The Mudcat Café TM
Thread #109898   Message #2301000
Posted By: GUEST,Guest
30-Mar-08 - 08:57 AM
Thread Name: BS: How many socialists are there here?
Subject: RE: BS: How many socialists are there here?
I shouldn't post before I've had tea.

I do believe some form of socialist model will ultimately be adopted on a global scale, if for no other reason than to manage and sustain global resources for the future. Right now, those "in charge" of our global resources aren't exactly doing such a bang up job of it.

There are good examples of practical applications of moderate forms of socialism that have worked, just not all in one country at one time.
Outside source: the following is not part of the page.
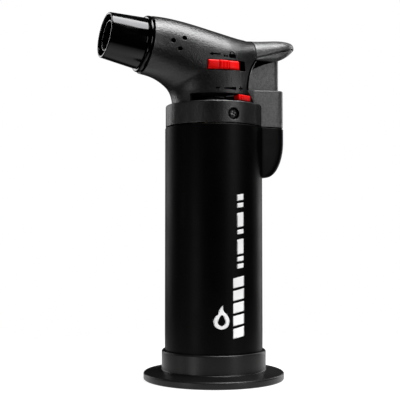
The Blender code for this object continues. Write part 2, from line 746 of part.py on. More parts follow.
def cover_rings(inset, heights, sides=48):
    rings = []
    for height in heights:
        radius = mix(COLLAR_RADIUS, NECK_RADIUS + 0.1,
                     smooth_step((height - (NECK_Z - 1.4)) / 1.4))
        ring = polar_ring(radius - inset, COVER_HALF - inset, COVER_REAR - inset,
                          BULGE_CORNER - inset * 0.5, height, sides)
        share = max(height - NECK_Z, 0.0) / (COVER_TOP - NECK_Z)
        rings.append([(x, y, z - share * COVER_SLOPE * (COVER_REAR - x)) for x, y, z in ring])
    return rings


def build_rear_cover():
    """The saddle behind the neck that the trigger's skirt slides in."""
    heights = (COLLAR_BOTTOM, NECK_Z - 1.4, NECK_Z - 0.7, NECK_Z, COVER_TOP - 0.6)
    rings = cover_rings(0.0, heights) + cover_rings(0.5, (COVER_TOP,))
    cover = loft("rear_cover", rings, CHARCOAL)
    hollow_heights = (COLLAR_BOTTOM - 1.0, NECK_Z - 1.4, NECK_Z - 0.7, NECK_Z,
                      COVER_TOP - THIN_WALL)
    hollow = loft("cover_hollow", cover_rings(THIN_WALL, hollow_heights))
    well = loft("skirt_well", [
        skirt_outline(-30.0, SKIRT_REAR + 0.7, SKIRT_HALF + 0.7, 3.6, z) for z in (95.0, 125.0)
    ])
    seam_x = COLLAR_RADIUS * math.sin(math.radians(SEAM_ANGLE)) + GAP
    front = prism_y("front_cut", [
        (-40.0, 95.0), (seam_x, 95.0), (seam_x, NECK_Z - 0.3), (seam_x - 0.9, NECK_Z + GAP),
        (rear_edge(NECK_Z) + GAP + 1.1, NECK_Z + GAP + 0.1), (EDGE_FOOT_X + GAP, EDGE_FOOT_Z),
        (EDGE_FOOT_X + GAP, 125.0), (-40.0, 125.0),
    ], -30.0, 30.0)
    cut(cover, hollow, well, front)
    for side in (-1.0, 1.0):
        rings = []
        for i in range(9):
            height = mix(116.8, 129.3, i / 8.0)
            x = rear_edge(height) + GAP + 0.1
            low = SKIRT_HALF + 0.47
            high = max(low + 0.5, head_width(x, height) - 0.7)
            corners = ((x, low), (x + 0.9, low), (x + 0.9, high), (x, high))
            rings.append([(a, side * b, height) for a, b in corners])
        # The exact solver leaves open edges where the rib crosses the cover's crown.
        combine(cover, loft("arch_rib", rings), "UNION", "MANIFOLD")


# ------------------------------------------------------------------ the head

def build_head(name, side):
    """One head shell with its half of the collar. side is -1 for -Y and 1 for +Y."""
    shell = head_skin(name, CHARCOAL)

    def block(label, low_y, high_y, low, high):
        ends = sorted((side * low_y, side * high_y))
        return box(label, (low[0], ends[0], low[1]), (high[0], ends[1], high[1]))

    def drill(label, x, z, low_y, high_y, radius, sides=16):
        return rod(label, (x, side * low_y, z), (x, side * high_y, z), radius, sides=sides)

    join(shell,
         block("pin_boss", 4.6, 14.8, (PIN_X - 2.3, 115.2), (PIN_X + 2.1, 119.6)),
         drill("screw_boss", 0.0, SCREW_Z, 16.2, 18.8, 3.4, 20))
    other_side = block("other_side", -40.0, GAP / 2.0, (-60.0, 90.0), (60.0, 160.0))
    # The exact solver empties the shell here.
    combine(shell, other_side, "DIFFERENCE", "MANIFOLD")
    cut(shell,
        drill("pin_socket", PIN_X, PIN_Z, 3.0, 8.6, 1.3),
        drill("screw_hole", 0.0, SCREW_Z, 14.0, 22.0, 1.6),
        drill("screw_recess", 0.0, SCREW_Z, 17.6, 22.0, 2.4, 24))
    for x, z in AIR_HOLES:
        cut(shell, drill("air_hole", x, z, 4.0, 22.0, AIR_HOLE_RADIUS, 12))
    if side < 0.0:
        # The exact solver empties the shell at these two slots as well.
        for slot in (
            ring_sector("lever_slot", 12.0, 18.4, SLOT_LOW, SLOT_HIGH, -57.0, 34.6),
            block("slider_slot", 8.0, 22.0, (SLIDER_FRONT - GAP, SLIDER_LOW - GAP),
                  (SLIDER_REAR + SLIDER_TRAVEL + GAP, SLIDER_HIGH + GAP)),
        ):
            combine(shell, slot, "DIFFERENCE", "MANIFOLD")


def slider_block(name, x_low, x_high, z_low, z_high, inner, outer, material=None):
    """A block whose two faces follow the head's side, at these distances from its surface."""
    rings = []
    steps = 6
    for i in range(steps + 1):
        x = mix(x_low, x_high, i / steps)
        ring = []
        for z in (z_low, (z_low + z_high) / 2.0, z_high):
            ring.append((x, -(head_width(x, z) + outer), z))
        for z in (z_high, (z_low + z_high) / 2.0, z_low):
            ring.append((x, -(head_width(x, z) + inner), z))
        rings.append(ring)
    return loft(name, rings, material)


def build_lock_slider():
    slider = slider_block("lock_slider", SLIDER_FRONT, SLIDER_REAR, SLIDER_LOW, SLIDER_HIGH,
                          -3.4, 0.5, RED)
    flange = slider_block("slider_flange", SLIDER_FRONT - 1.2, SLIDER_REAR + 0.6,
                          SLIDER_LOW - 1.4, SLIDER_HIGH + 1.4, -4.2, -2.9)
    band = slider_block("slider_band", -4.5, -0.5, SLIDER_LOW, SLIDER_HIGH, -1.0, 0.9)
    join(slider, flange, band)


def build_screws():
    for name, side in (("collar_screw_left", -1.0), ("collar_screw_right", 1.0)):
        rotation = (math.radians(90.0 * side), 0.0, 0.0)
        screw = turned(name, [
            (0.0, 0.0), (1.6, 0.0), (2.05, 0.5), (2.05, 1.3), (1.3, 1.3), (1.3, 6.6),
            (0.0, 7.4),
        ], STEEL, 24, (0.0, side * 19.2, SCREW_Z), rotation)
        ends = sorted((side * 18.4, side * 20.0))
        for wide, tall in ((1.2, 0.28), (0.28, 1.2)):
            cut(screw, box("driver_slot", (-wide, ends[0], SCREW_Z - tall),
                           (wide, ends[1], SCREW_Z + tall)))


build_stand()
build_body_shell()
build_tank()
build_fill_valve()
build_outlet_valve()
build_flame_lever()
build_gas_lever()
build_nozzle()
build_igniter()
build_trigger()
build_rear_cover()
build_head("head_shell_left", -1.0)
build_head("head_shell_right", 1.0)
build_lock_slider()
build_screws()
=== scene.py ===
import math

import bmesh
import bpy
from mathutils import Matrix, Vector
from mathutils.geometry import tessellate_polygon


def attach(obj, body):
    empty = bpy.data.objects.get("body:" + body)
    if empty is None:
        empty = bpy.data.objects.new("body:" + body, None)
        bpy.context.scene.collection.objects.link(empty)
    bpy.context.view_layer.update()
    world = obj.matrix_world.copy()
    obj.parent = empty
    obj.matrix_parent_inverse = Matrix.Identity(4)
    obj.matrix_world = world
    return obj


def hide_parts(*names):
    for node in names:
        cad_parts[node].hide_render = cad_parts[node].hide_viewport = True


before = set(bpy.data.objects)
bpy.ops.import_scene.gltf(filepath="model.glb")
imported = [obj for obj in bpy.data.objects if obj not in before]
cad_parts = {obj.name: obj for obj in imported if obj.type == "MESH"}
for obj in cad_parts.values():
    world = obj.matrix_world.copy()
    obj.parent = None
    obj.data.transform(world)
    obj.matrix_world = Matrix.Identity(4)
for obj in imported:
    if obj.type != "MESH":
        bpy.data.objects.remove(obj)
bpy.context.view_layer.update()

# Lengths are in millimetres in the row frame: origin at the centre of the foot's underside,
# +Z up, nozzle towards -X, trigger towards +X, lock slider on the -Y side.
MM = 0.001
SIDES = (("left", -1.0), ("right", 1.0))
GAP = 0.3
SEAM = 0.05  # half the width of the parting line between the head shells
WALL, THIN_WALL = 1.6, 1.3

# Foot
FOOT_RADIUS, FOOT_RIM = 28.7, 2.2
FLOOR_TOP = 3.0
SOCKET_RADIUS, SOCKET_TOP = 21.3, 11.8

# Body shell and the bulge behind it
BODY_RADIUS = 20.0
BODY_BOTTOM = FLOOR_TOP + GAP
BODY_TOP = 102.4
BULGE_REAR, BULGE_HALF, BULGE_CORNER = 27.75, 12.0, 4.0
BULGE_FOOT, BULGE_FULL = 82.0, 97.0

# Collar and head
COLLAR_RADIUS = 19.8
COLLAR_BOTTOM = BODY_TOP + GAP
NECK_Z, NECK_RADIUS = 111.5, 17.2
SEAM_ANGLE = 53.1  # behind the side, where the collar meets the rear cover
PIVOT_X = -33.6  # the head's sections fan out from here, at NECK_Z
FRONT_ANGLE, FRONT_RADIUS, FRONT_DISTANCE = 81.6, 11.9, 23.65
TOP_REAR_Z = 139.5
TOP_RISE = 6.9  # how much higher the head's top is in front
TOP_FRONT_X, TOP_LENGTH = -28.0, 46.0  # where the fall starts, and how long it is
EDGE_X, EDGE_TOP_Z = 13.9, 131.0
EDGE_FOOT_X, EDGE_FOOT_Z = 7.3, 117.0
EDGE_SLANT, EDGE_POWER = 4.2, 1.9
TAPER = 0.16  # share of its width that the head loses towards the thumb pad
TAPER_LENGTH = 14.0
TAPER_LOW, TAPER_RISE = 116.0, 12.0
BOSS_RADIUS, RECESS_RADIUS, SCREW_HOLE_RADIUS = 3.4, 2.4, 1.6
BOSS_INNER, BOSS_OUTER, RECESS_FLOOR = 16.0, 18.9, 17.6
OUTSIDE = 22.0  # a distance from the axis that is outside the head

# Nozzle: distances run along its axis from the mouth, towards the rear
MOUTH = (-47.1, 0.0, 137.4)
NOZZLE_TILT = 8.4
MOUTH_RADIUS, GUARD_REAR_RADIUS = 9.15, 10.4
RING_INNER, RING_RADIUS = 10.0, 11.5
RING_FRONT, RING_REAR = 15.1, 16.9
SPIGOT_RADIUS, SPIGOT_BORE, SPIGOT_END = 9.7, 8.9, 20.5
TUBE_RADIUS = 6.25
TUBE_FRONT, TUBE_STEP, TUBE_END = 1.0, 17.2, 18.6
FLANGE_RADIUS = 8.6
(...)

There have been successes in Sweden, Norway, Iceland, Cuba, Venezuela, just to name a few. In the wake of the Sandinista revolution, good progress was being made on several fronts before the US led contra war destroyed the momentum. The US found the Sandinistas particularly threatening because they were attempting to do a mixed sort of economy, combining both socialist and moderate capitalist run industries.

As I said elsewhere, I don't hold out much hope that the US will get beyond this current stage of corruption. If the US economy implodes after all these years of deregulation and banditry, we are done as a global power. And I think the US is far closer to that point than most think is even possible (in the "It Can't Happen Here" sort of vein).
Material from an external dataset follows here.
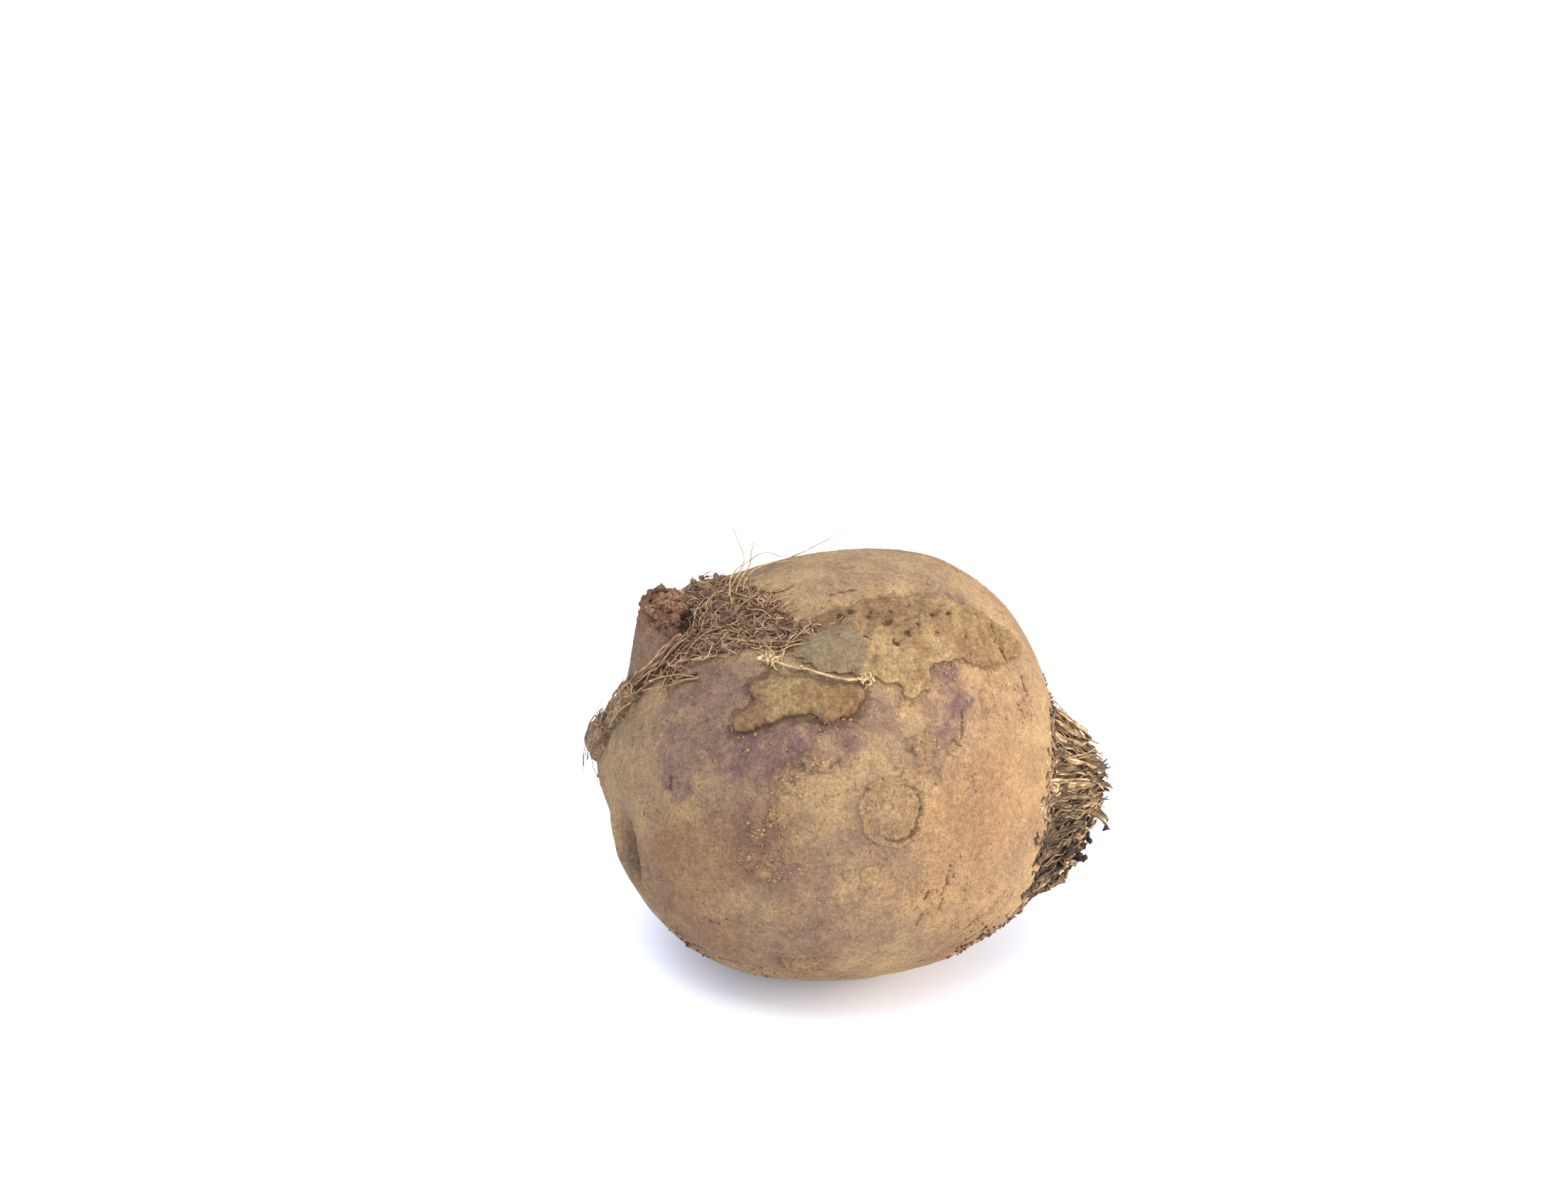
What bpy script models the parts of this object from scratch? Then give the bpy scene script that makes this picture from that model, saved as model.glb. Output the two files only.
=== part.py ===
"""A beetroot as it is lifted from the field: a globe with a snapped tail and dried leaf bases.

The root lies on a small flat spot on the plane z = 0, whose middle is the origin. The tail end
looks towards -X and up, the crown towards +X and a little down, and -Y is the side that is seen.
Places on the root are given as directions from the middle of the globe, a longitude round +Z
counted from +X and a latitude above the horizontal, both in degrees. Lengths are in millimetres
and MM turns them into metres.
"""

import math
import random

import bmesh
import bpy
from mathutils import Vector, noise
from mathutils.bvhtree import BVHTree

MM = 0.001

# The globe
HALF_LENGTH = 45.5
HALF_WIDTH = 45.0
HALF_HEIGHT = 44.0
REST_CUT = 1.2                       # how much of the lowest bulge the flat spot takes away
MIDDLE = Vector((0.0, 0.0, HALF_HEIGHT - REST_CUT))
SEGMENTS = 60
GLOBE_RINGS = 38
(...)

I come from a part of the US where socialism is very much a part of the historic political fabric. Not MN as much as North Dakota and Wisconsin, but we have a pretty solid history of socialist and progressive movements here too. So I'm always somewhat taken aback when people are shocked, dismayed, and derisive of that history, just because they are so ignorant of the history and fearful that they might be viewed as crazy (see Rigs response) if they claim any of that as their political pedigree, especially here in the US in this dark era of duopoly rule.